I committed the cardinal sin of shepherding this weekend: I left town during lambing season. It was our last opportunity to visit my wife’s family in Michigan before gardening starts up, and I figured there couldn’t be that many lambs born in just a few days. After all, our lambing usually stretches well into May or even June. We left Friday morning after chores, and planned to return by Monday early afternoon.
Thankfully, we left the farm in good hands. A sixteen year old home schooled neighbor, Matthew, who has the maturity of a 32 year old, agreed to handle the chores and keep an eye on the sheep. He has extensive experience managing his own family’s farm and livestock, and plans to attend veterinary school some day.
This weekend, he got lots of material to use on his application.

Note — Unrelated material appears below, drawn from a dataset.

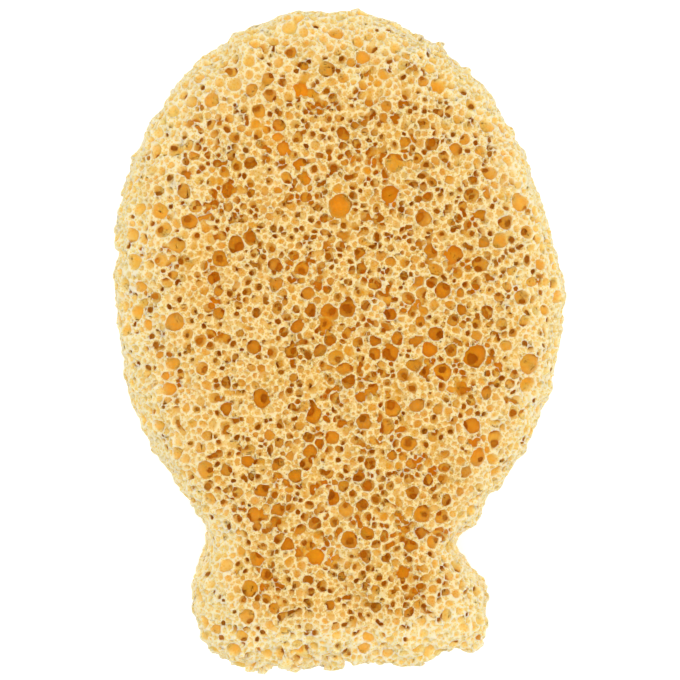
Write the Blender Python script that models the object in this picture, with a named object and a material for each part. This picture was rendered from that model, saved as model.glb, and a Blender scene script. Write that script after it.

He called Friday afternoon to let us know that Bianca had delivered twin lambs in the pasture shelter. This was a big surprise, as Bianca had just lambed in August; I hadn’t been expecting her to lamb again so soon. It must have happened right after we’d left that morning, because they were dry and getting around nicely. Last year, she rejected one of her lambs. Matthew still remembered helping me hold Bianca so the rejected lamb could nurse, and said he’d keep close tabs on the situation this weekend.
Saturday morning, he called to tell us about two more new arrivals: Nera twinned out in the pasture. They looked okay, and Bianca’s lambs seemed to be doing alright, and the weather seemed fine, so we didn’t think any intervention was necessary. But by Saturday evening, Matthew was very concerned: the weather had turned miserable, and only one of Bianca’s lambs was following her around. The other was huddling weakly in the shelter. Together, he and I talked it through and improvised a strategy (thank God for cell phones):
1) Move the the goat buck in with the two does and the kids in the barn.
2) Move Conundrum and her two well-established lambs from the super-enclosed barn stall out to the goat buck’s good, but only semi-sheltered, fenced area.
3) Move Dot, who hasn’t yet lambed but who “looks like she’s swallowed a washtub,” into the buck’s area with Conundrum.
4) Move Bianca and her two lambs, and Nera and her two lambs, into the super-enclosed barn stall. Try to get Bianca’s other lamb to nurse again. Let us know what happens. I told Matthew that if Bianca was rejecting this lamb, he and his little brothers could have the lamb for free if they wanted to bottle-feed her.
Some time later, I checked back. All the moves had been made, but Bianca’s lamb seemed too weak and cold to really get nursing well. Matthew had taken her home, bedded her in a warm place, and managed to get some of our goat milk into her. He wasn’t optimistic, but hoped she’d survive the night. Meanwhile, I was climbing the walls with frustration that all this was happening back home and there wasn’t a thing I could do about it. If I was there, I’d have put the lamb under a heat lamp and spent hours in the stall getting her to nurse. Wouldn’t have mattered how much or how little sleep I got. I should be there, and I wasn’t. And couldn’t be. Because I’d made a stupid choice about traveling during lambing season.
I was already well aware of Matthew’s maturity, but this incident brought it out in spades. All of our conversations seemed like they were taking place between two adults. He suggested possible courses of action without hesitation. When I apologized for all the extra and unexpected work, he immediately interjected with “It’s no problem. I told you I’d take care of everything while you were gone, and this is what we’ve got.” I can’t imagine another sixteen year old who would’ve stepped up to the plate and taken the kind of adult, personal responsibility for our farm that he did this weekend. Anyone curious as to the results of growing up in a large homeschooled family should sit down and talk with him and his siblings.
Bianca (so-named because she has a solid white fleece), had one white lamb and one black lamb. Interestingly, she neglected/rejected the black one. The white one was doing great. Even more interestingly, she’d done exactly the same thing last year: nurtured the white lamb, and rejected the black one. My wife and I joked that we should re-name her “BianKKKa.”
Joking aside, we’d already agreed that we needed to cull at least one ewe this year. Bianca’s second lamb rejection in as many years pretty much sealed her fate, regardless of the color of the rejected lamb.
That brings us to tonight. Matthew called again with an update: the rejected lamb is still holding her own with bottle feedings. The ewes/lambs in confinement are doing great. Dot hasn’t delivered yet, but Licorice had twins out in the pasture shelter. That leaves only Dot who hasn’t yet lambed. What should we do?
We agreed to move Conundrum and her lambs out to pasture, put Bianca and her white lamb in the goat buck area, and put Licorice in the nice barn stall with her sister Nera.
And that’s where things stand as of now. I don’t have any pictures yet, because there are six lambs I haven’t even seen. Come to think of it, we have more lambs I haven’t seen than lambs I have seen. And if Dot delivers tonight, lambing season will be all over before we even arrive home.